Paolo Di Stefano, Corriere della Sera 24/12/2013, 24 dicembre 2013
STORIA DI UN’ICONA
Babbo Natale è un mutante pressoché ubiquo. All’inizio non scendeva dal camino, non portava pacchi-dono, non viaggiava sulle slitte trainate da renne, non vestiva di rosso, non proveniva dalla Lapponia e non si chiamava nemmeno Babbo Natale. La sua è una vita lunga circa 1700 anni, anzi una catena di vite, che ha origine con un certo Nicola, nato in Licia, in Asia minore, intorno al 270 dopo Cristo. Il giorno della ricorrenza è fissato convenzionalmente al 6 dicembre, che nell’antichità segnava l’inizio dell’inverno. Divenuto vescovo a Mira, Nicola partecipò al concilio di Nicea del 325 e morì una ventina d’anni dopo. Gli si attribuisce, tra l’altro, l’elargizione di monete d’oro a un poveraccio che voleva costringere le tre figlie a prostituirsi per il bene della famiglia. Nel Purgatorio , Dante accenna alla «larghezza / che fece Niccolò alle pulcelle, / per condurre ad onor lor giovinezza». Altre fonti agiografiche aggiungono che lo stesso vescovo di Mira avrebbe resuscitato cinque bimbi rapiti e uccisi da un oste, soccorso dei marinai dal naufragio, debellato terribili carestie, condotto dei ladri a più miti consigli.

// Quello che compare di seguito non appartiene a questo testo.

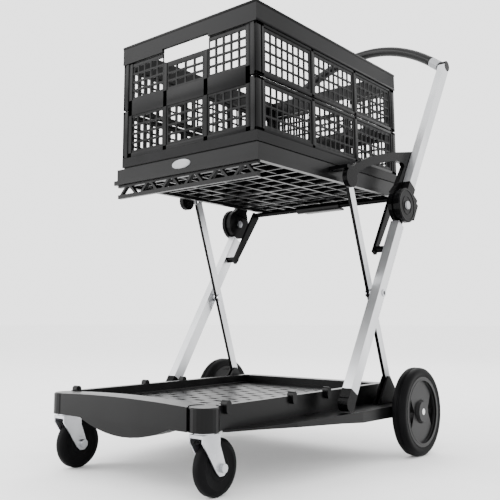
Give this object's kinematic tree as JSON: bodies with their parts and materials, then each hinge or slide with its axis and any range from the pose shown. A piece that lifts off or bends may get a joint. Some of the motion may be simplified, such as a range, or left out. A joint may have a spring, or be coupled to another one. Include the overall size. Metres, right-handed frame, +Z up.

Fatto sta che le reliquie del santo vennero trafugate e traslate a Bari nel 1087. Nacque così San Nicola di Bari, la cui leggenda conquistò Europa più o meno con un identikit che lo avvicina al Babbo Natale di oggi: lunga barba, tunica, cappuccio, bastone. È da lì che prende avvio il racconto popolare del generoso elargitore di doni ai bambini buoni. Nemmeno Lutero riesce a spegnere nel folclore religioso il culto del «santo d’azione» e tutore dell’ordine sociale. Il tentativo di sostituire Niklaus con Gesù Bambino come portatore di regali (non più il 6 ma il 25 dicembre) finisce per creare una gran confusione. Nei Paesi Bassi, dove prende il nome di «Sinter Klaas», San Nicola resiste più che altrove e saranno gli olandesi, nel XVII secolo, emigrando negli Stati Uniti, a trasferirlo oltreoceano, esattamente a Nuova Amsterdam (poi New York).
Dall’Asia all’Europa, dall’Europa all’America: una tortuosa Odissea, con tutto ciò che comporta il passaggio dal Medioevo agricolo alla civiltà dei consumi. In un bel libro, intitolato Babbo Natale e pubblicato nel 2005 da Fazi, Nicola Lagioia ricostruisce in parallelo le molteplici metamorfosi che portano san Nicola a diventare prima Santa Claus e infine il Babbo Natale che conosciamo. Intanto, la «festa dei bambini» viene fissata dalla cristianità alla vigilia, cioè al 24 dicembre. L’ascesa dell’ex vescovo asiatico in America è irresistibile. Nel 1793 viene inserito nel calendario newyorkese e in breve la sua figura trionfa nella letteratura popolare per l’infanzia e nell’iconografia, pipa in bocca, ormai lontanissimo dalle origini, non di rado rappresentato come un eroe nordista che conforta i soldati di Lincoln. Verso la fine dell’Ottocento si diffonde un’altra leggenda: Babbo Natale viene in slitta dal Polo Nord, e non sempre trainato da asini, cavalli o renne. In una immagine del 1880 a far viaggiare il vecchietto ci sono due oche.
Il Polo Nord non convince i finlandesi, che gli danno asilo in Lapponia, dove almeno può nutrire le sue renne. Ma è il 1931 a fissare definitivamente il suo cliché a imperitura (e globale) memoria: per aggirare una legge che proibisce (per via del contenuto di caffeina) l’uso di immagini pubblicitarie in cui i minorenni bevono Coca-Cola, la multinazionale di Atlanta adotta Santa Claus come testimonial. Autore della campagna pubblicitaria, un grafico geniale di origine svedese, Haddon Sundblom, che amava l’alcol e che avrebbe continuato a disegnare i suoi rubicondi Babbi Natale fino al 1964. Il vescovo turco che partecipò al Concilio di Nicea era ormai un pallido ricordo.